Wie ist die Meinung im Dorf?
„Für mich ist die Umfahrung ein ganz neues Thema“, sagt Bürgermeister Dominic Böhler, der seit November im Amt ist. Er versichert aber: Die Gemeinde werde frühzeitig ins Verfahren einbezogen. Er ist sich sicher, dass der Durchgangsverkehr, besonders der Schwerlastverkehr, deutlich entlastet werde.

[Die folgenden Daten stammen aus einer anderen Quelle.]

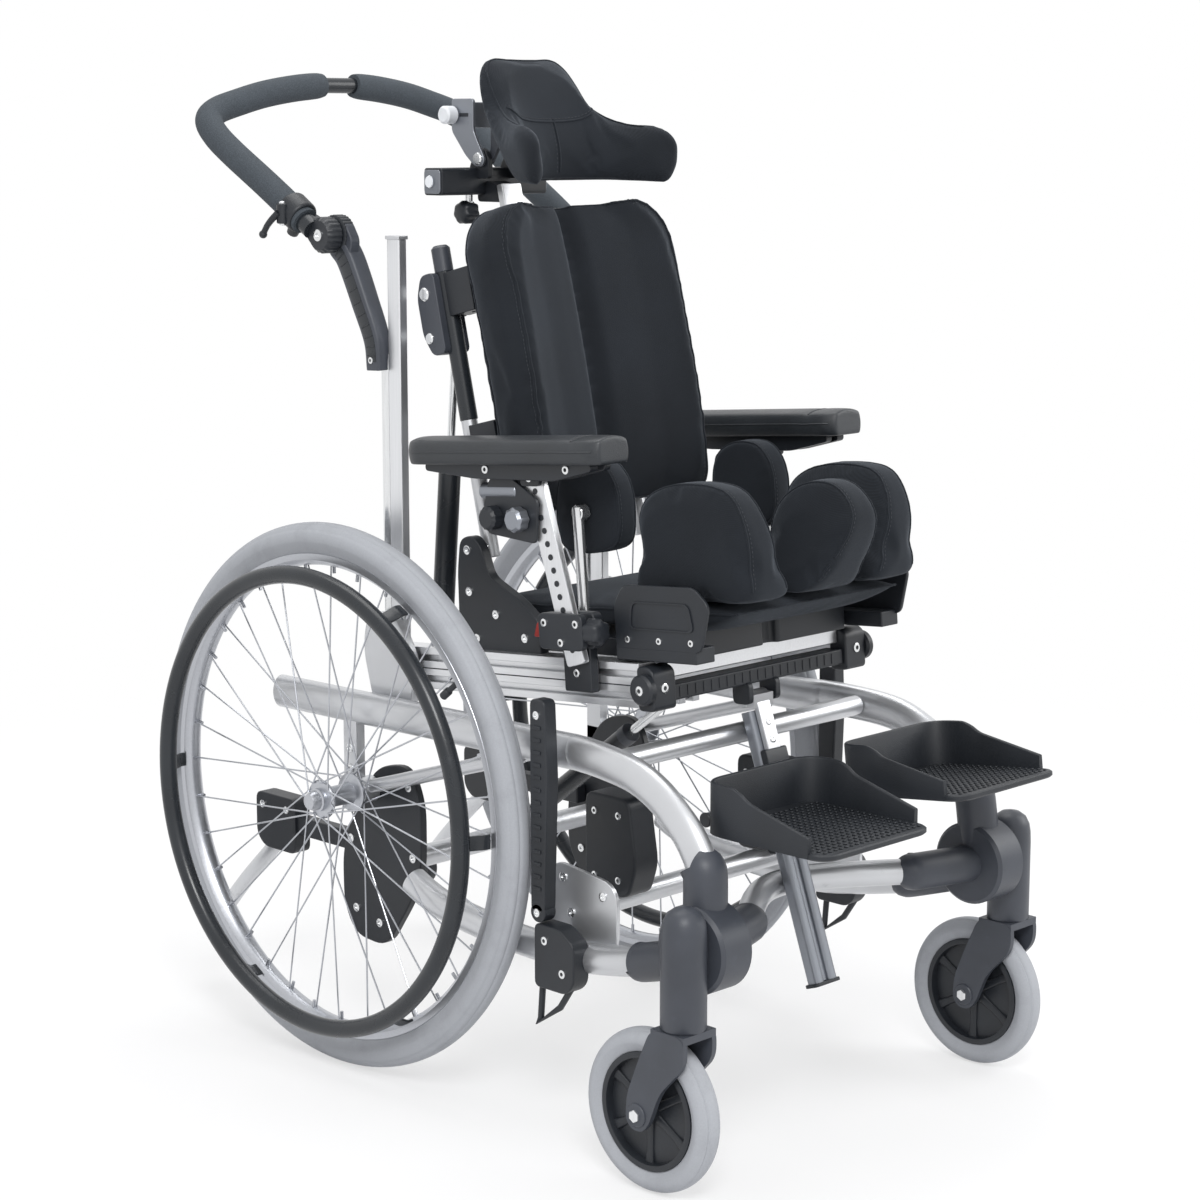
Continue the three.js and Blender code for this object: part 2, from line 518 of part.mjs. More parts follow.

Rund um die Gemeinderatssitzungen sprachen sich einzelne Einwohner immer wieder für die Umfahrung aus. „Wir kämpfen schon seit Jahrzehnten darum“, war zu hören. Die Geschäftsleute scheinen zwiespältig. Wie Katja Steinbeißer, Gemeinderätin und Geschäftsfrau, schildert, gebe es durchaus Befürchtungen, dass der Kundenverkehr abnehme. Gleichzeitig meint sie: „Es könnte auch eine Chance sein, wenn der Verkehr im Dorf ruhiger wird, kann man entspannter bummeln. Was das Ganze attraktiver machen würde.“
Das Regierungspräsidium wolle voraussichtlich in der zweiten Jahreshälfte für die Einwohner eine Informationsveranstaltung organisieren und sich mit den Trägern öffentlicher Belange abstimmen. Dann wird sich vermutlich ein präziseres Stimmungsbild abzeichnen.